The report does not quantify any potential savings of not having to apply EU regulation in the UK, but instead claims regulation would increase if we Vote Leave.

The report asserts that: ‘under any of the alternatives, the potential gains from additional flexibility on leaving the EU are likely to be significantly constrained, including because of domestic priorities and international obligations. These would be future government decisions. In any case, any potential gains from reduced EU regulatory burdens in specific areas would be significantly outweighed by the losses from the increased regulatory barriers and divergence from no longer being a member of the Single Market. Consistent with this assessment and the approach throughout this analysis, the modelling does not prejudge these decisions and no further assumptions on regulation are made over and above the increase in regulatory barriers that would emerge over time, as captured in the modelling of the effects of the alternative arrangements on trade and FDI’.

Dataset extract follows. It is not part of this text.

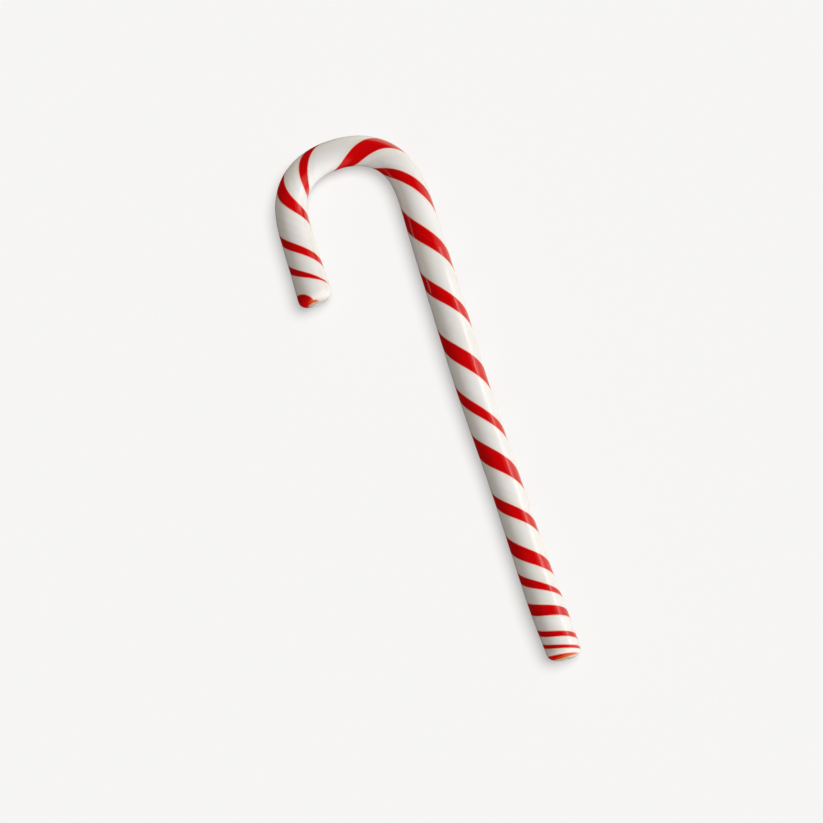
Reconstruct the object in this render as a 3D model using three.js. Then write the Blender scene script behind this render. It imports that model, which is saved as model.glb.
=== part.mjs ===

In 2005, HM Treasury admitted that: ‘although Europe’s founders aimed to remove barriers and reap the benefits of expanded markets internally, they also sought protection and special treatment for particular aspects of their economies such as agriculture. This has brought costs: expensive subsidies still remain in some sectors and it is estimated that barriers to external trade and investment – such as tariffs, quotas and unjustifiably restrictive standards – could cost Europe’s consumers up to 7 per cent of EU GDP‘.

This is the equivalent of £125.2 billion per year in today’s prices, or £4,638 per household.

This is likely an underestimate, as the burden of EU regulation has increased. Open Europe‘s regular analysis of the cost of just the 100 most burdensome EU laws found in 2013 that the cost to the UK economy was £27.5 billion, but just a few months later had to uprate this to £33.3 billion.